━━ Data records

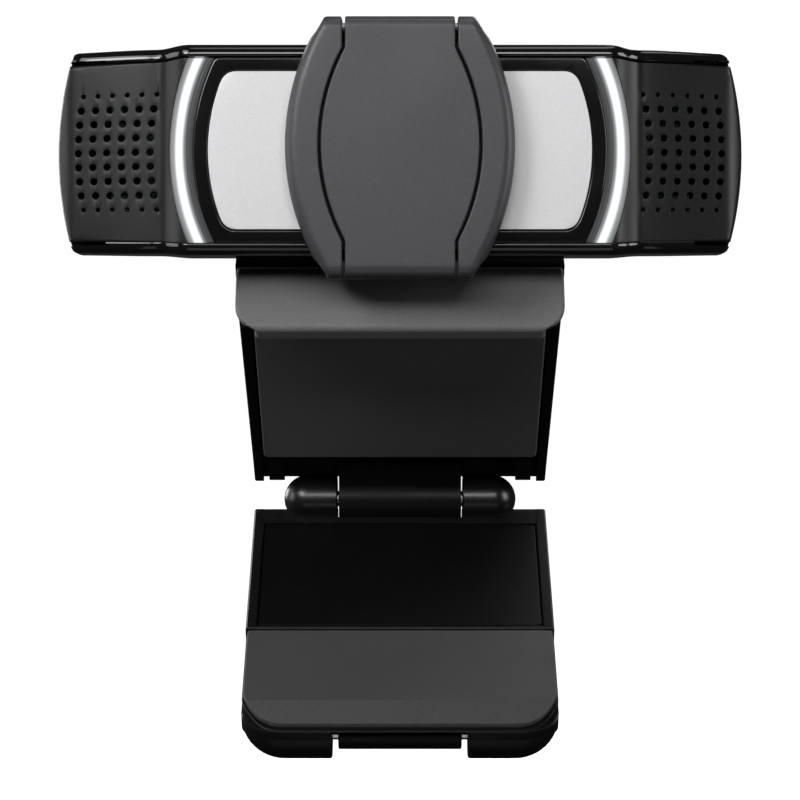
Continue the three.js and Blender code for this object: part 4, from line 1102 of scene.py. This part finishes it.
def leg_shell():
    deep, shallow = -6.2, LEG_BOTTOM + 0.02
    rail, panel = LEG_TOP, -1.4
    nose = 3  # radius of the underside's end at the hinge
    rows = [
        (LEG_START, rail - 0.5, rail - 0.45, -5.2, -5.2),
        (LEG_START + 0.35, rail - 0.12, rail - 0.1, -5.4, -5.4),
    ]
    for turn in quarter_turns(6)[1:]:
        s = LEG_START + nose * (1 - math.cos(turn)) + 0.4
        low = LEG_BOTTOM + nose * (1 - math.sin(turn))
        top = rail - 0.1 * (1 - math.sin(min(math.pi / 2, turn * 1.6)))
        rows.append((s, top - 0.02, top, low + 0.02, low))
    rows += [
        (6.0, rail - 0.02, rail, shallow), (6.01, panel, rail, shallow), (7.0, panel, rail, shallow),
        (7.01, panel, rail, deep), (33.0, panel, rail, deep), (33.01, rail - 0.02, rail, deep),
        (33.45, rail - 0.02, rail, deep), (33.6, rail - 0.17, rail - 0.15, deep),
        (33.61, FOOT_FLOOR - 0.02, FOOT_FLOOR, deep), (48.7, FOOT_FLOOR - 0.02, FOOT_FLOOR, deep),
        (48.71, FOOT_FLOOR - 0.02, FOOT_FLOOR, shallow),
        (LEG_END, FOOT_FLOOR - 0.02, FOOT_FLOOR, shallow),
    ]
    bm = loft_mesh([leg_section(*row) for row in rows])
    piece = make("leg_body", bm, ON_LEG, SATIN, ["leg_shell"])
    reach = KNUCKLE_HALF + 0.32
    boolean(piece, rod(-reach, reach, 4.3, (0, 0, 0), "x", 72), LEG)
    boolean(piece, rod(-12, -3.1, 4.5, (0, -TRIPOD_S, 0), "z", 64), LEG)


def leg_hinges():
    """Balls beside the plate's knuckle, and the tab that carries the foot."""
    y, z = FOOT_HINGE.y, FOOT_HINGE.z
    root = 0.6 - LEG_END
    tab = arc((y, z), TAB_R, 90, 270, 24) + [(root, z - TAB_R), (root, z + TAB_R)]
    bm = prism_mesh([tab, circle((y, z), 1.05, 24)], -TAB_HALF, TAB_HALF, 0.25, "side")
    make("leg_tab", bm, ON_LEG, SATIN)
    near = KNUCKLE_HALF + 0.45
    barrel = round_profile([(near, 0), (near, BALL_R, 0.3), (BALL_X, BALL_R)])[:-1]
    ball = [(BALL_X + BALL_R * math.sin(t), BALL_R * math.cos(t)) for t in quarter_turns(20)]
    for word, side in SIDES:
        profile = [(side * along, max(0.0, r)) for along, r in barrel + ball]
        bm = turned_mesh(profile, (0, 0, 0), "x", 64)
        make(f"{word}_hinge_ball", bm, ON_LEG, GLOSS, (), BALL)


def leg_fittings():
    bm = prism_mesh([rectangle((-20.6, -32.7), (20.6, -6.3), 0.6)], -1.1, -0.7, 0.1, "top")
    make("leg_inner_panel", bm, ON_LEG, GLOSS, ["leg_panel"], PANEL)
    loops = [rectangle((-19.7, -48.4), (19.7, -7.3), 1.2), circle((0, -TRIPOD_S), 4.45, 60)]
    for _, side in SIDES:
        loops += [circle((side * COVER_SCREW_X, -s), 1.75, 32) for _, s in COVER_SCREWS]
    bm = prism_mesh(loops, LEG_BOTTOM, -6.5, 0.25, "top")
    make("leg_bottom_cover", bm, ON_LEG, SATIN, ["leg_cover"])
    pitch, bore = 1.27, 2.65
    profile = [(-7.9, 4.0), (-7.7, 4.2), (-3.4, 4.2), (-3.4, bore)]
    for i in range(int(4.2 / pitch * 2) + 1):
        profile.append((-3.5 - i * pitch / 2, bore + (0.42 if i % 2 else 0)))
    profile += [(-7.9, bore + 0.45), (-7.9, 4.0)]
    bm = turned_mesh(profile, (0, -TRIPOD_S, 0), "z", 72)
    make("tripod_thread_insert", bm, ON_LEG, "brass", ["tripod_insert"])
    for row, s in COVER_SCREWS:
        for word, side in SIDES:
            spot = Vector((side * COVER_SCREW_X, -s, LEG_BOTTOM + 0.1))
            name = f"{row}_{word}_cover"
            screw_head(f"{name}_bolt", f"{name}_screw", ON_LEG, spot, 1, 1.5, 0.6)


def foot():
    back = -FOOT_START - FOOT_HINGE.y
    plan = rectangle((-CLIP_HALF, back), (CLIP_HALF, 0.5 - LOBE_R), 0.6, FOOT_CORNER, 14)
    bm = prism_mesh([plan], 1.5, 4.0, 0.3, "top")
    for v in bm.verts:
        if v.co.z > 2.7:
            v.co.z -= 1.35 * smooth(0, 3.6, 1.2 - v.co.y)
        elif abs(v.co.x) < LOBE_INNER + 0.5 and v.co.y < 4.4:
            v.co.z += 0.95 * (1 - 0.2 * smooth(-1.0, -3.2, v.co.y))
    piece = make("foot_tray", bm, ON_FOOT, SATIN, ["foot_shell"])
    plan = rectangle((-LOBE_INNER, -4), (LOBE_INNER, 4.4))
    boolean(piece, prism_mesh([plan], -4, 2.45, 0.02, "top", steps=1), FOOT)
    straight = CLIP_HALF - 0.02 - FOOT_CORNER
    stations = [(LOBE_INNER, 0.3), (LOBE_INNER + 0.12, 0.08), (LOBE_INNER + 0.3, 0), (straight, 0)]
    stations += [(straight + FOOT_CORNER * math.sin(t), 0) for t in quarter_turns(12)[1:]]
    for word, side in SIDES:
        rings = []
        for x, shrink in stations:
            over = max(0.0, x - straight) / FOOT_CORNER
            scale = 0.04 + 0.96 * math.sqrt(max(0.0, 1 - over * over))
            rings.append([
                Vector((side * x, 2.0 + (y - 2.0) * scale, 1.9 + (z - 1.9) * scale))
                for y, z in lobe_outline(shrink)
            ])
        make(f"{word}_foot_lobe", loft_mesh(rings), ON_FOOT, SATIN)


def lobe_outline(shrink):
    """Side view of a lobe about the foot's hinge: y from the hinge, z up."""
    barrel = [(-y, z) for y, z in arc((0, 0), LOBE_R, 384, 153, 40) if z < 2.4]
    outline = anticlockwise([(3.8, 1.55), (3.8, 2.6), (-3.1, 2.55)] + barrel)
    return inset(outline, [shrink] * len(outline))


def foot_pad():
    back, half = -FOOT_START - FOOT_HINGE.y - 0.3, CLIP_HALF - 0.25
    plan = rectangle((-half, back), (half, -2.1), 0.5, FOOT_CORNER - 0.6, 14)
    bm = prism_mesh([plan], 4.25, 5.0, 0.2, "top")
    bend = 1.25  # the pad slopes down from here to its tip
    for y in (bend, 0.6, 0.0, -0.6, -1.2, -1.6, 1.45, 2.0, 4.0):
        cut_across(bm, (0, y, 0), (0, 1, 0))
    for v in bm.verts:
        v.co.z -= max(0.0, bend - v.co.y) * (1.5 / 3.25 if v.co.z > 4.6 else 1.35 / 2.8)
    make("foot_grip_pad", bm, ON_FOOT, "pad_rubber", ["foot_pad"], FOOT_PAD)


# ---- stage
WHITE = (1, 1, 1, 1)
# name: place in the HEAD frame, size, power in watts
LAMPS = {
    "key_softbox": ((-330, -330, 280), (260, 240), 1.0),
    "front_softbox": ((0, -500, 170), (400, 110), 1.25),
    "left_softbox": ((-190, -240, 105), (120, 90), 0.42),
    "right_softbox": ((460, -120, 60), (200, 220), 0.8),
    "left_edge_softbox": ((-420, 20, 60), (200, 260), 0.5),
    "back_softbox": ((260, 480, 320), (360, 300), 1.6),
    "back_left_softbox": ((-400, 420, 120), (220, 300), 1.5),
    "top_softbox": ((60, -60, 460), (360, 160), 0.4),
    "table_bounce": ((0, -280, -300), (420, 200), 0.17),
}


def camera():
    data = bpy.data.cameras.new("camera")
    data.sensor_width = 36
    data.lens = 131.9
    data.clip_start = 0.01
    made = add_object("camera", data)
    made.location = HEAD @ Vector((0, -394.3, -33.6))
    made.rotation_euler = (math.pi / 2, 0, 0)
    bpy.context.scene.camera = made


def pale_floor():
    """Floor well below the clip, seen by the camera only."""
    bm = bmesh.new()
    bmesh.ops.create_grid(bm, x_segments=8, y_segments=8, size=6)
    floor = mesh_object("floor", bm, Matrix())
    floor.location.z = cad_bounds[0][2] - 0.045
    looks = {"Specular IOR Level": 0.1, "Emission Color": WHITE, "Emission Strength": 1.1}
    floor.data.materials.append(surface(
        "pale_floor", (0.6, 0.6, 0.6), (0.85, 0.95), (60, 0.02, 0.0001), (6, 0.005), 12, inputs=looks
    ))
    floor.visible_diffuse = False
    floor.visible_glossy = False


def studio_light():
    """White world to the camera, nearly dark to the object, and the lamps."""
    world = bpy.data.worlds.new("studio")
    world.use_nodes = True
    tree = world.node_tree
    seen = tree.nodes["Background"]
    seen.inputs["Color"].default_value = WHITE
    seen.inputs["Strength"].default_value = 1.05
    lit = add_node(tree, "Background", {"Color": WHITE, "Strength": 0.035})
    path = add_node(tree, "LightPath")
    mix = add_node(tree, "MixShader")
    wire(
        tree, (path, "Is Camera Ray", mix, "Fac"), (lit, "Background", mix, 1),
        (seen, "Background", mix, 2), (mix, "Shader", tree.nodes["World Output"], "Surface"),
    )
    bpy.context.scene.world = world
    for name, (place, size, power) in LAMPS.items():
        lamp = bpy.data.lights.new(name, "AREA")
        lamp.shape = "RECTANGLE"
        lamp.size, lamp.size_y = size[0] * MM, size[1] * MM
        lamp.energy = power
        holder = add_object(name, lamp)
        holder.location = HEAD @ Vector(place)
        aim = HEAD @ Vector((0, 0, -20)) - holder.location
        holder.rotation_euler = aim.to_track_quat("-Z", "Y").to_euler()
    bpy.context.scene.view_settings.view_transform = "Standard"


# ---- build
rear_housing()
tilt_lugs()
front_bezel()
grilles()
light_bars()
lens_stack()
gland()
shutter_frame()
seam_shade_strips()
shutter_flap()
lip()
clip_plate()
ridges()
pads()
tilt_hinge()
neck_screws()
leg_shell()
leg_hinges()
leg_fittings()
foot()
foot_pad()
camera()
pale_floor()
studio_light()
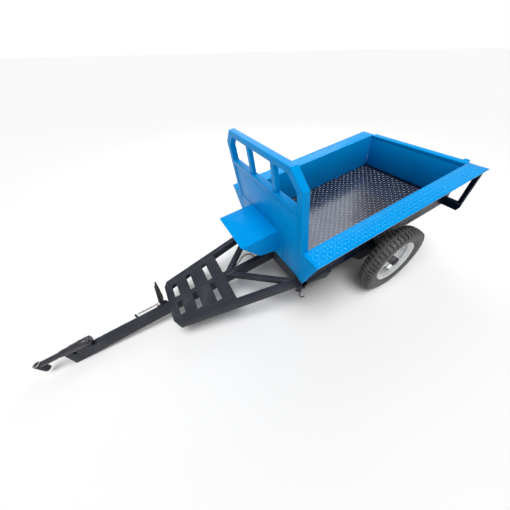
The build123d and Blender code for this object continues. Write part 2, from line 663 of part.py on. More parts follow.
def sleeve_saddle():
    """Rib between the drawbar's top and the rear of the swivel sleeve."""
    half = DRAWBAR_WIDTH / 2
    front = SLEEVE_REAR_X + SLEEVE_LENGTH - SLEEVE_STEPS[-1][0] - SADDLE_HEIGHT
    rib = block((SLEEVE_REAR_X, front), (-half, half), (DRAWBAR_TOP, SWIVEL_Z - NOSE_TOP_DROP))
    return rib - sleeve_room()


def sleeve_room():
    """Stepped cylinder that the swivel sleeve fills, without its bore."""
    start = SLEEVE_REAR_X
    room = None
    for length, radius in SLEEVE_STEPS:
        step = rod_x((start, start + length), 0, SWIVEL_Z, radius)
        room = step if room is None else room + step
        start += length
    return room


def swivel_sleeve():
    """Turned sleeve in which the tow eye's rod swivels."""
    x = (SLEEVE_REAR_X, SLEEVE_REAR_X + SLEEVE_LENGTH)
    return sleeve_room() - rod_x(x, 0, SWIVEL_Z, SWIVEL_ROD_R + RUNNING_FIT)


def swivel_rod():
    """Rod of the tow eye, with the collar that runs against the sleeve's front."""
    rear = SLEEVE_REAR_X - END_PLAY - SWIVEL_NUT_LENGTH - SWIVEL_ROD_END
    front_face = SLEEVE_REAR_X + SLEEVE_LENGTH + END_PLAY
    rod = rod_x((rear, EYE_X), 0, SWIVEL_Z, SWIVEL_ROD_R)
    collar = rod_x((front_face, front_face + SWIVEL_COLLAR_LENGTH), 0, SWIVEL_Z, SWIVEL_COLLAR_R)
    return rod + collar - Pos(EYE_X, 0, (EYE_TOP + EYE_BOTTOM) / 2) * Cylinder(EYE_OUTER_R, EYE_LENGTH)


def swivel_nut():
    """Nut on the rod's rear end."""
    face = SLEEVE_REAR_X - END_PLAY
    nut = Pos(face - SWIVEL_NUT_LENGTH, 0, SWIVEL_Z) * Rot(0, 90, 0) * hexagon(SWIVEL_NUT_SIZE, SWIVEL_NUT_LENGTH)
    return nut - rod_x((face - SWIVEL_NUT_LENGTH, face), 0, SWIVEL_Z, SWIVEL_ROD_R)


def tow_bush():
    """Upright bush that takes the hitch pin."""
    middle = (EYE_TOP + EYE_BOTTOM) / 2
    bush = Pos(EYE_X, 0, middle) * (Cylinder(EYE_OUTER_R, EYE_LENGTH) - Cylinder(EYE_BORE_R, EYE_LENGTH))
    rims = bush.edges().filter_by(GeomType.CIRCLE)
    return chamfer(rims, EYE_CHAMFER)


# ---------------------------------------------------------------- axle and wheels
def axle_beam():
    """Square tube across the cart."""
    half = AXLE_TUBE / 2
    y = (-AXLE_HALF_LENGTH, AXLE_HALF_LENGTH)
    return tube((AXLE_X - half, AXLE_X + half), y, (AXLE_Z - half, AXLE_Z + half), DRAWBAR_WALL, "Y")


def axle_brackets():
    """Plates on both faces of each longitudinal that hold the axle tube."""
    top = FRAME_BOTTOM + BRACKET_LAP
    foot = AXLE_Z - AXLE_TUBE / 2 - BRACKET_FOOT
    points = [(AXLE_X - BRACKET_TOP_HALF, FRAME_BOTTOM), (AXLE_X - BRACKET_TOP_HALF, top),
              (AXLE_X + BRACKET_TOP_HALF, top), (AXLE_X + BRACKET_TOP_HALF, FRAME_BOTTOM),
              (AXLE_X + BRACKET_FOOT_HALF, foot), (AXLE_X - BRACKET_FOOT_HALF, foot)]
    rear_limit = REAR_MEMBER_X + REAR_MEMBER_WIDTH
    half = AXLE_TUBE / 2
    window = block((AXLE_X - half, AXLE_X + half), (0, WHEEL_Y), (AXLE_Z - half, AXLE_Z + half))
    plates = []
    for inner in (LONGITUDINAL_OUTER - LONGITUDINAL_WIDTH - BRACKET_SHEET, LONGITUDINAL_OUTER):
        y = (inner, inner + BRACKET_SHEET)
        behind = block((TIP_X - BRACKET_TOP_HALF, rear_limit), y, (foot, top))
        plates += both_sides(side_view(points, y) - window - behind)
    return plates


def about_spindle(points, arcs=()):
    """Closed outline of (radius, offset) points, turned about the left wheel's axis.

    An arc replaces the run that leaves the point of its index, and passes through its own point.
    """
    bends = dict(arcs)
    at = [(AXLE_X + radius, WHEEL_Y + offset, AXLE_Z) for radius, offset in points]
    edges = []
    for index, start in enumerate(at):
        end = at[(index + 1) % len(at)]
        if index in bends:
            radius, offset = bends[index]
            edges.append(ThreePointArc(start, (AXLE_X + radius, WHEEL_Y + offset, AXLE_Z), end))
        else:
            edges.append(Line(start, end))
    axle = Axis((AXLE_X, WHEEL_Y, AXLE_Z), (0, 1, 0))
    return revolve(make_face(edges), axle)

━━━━

## Aim of the task
Using the entries above, give again exactly the lines from the line holding "The build123d and" through the line holding "return sleeve_room() - rod_x(x, 0, SWIVEL_Z, SWIVEL_ROD_R". Include both end lines and nothing else.

## Reply to the exercise
The build123d and Blender code for this object continues. Write part 2, from line 663 of part.py on. More parts follow.
def sleeve_saddle():
    """Rib between the drawbar's top and the rear of the swivel sleeve."""
    half = DRAWBAR_WIDTH / 2
    front = SLEEVE_REAR_X + SLEEVE_LENGTH - SLEEVE_STEPS[-1][0] - SADDLE_HEIGHT
    rib = block((SLEEVE_REAR_X, front), (-half, half), (DRAWBAR_TOP, SWIVEL_Z - NOSE_TOP_DROP))
    return rib - sleeve_room()


def sleeve_room():
    """Stepped cylinder that the swivel sleeve fills, without its bore."""
    start = SLEEVE_REAR_X
    room = None
    for length, radius in SLEEVE_STEPS:
        step = rod_x((start, start + length), 0, SWIVEL_Z, radius)
        room = step if room is None else room + step
        start += length
    return room


def swivel_sleeve():
    """Turned sleeve in which the tow eye's rod swivels."""
    x = (SLEEVE_REAR_X, SLEEVE_REAR_X + SLEEVE_LENGTH)
    return sleeve_room() - rod_x(x, 0, SWIVEL_Z, SWIVEL_ROD_R + RUNNING_FIT)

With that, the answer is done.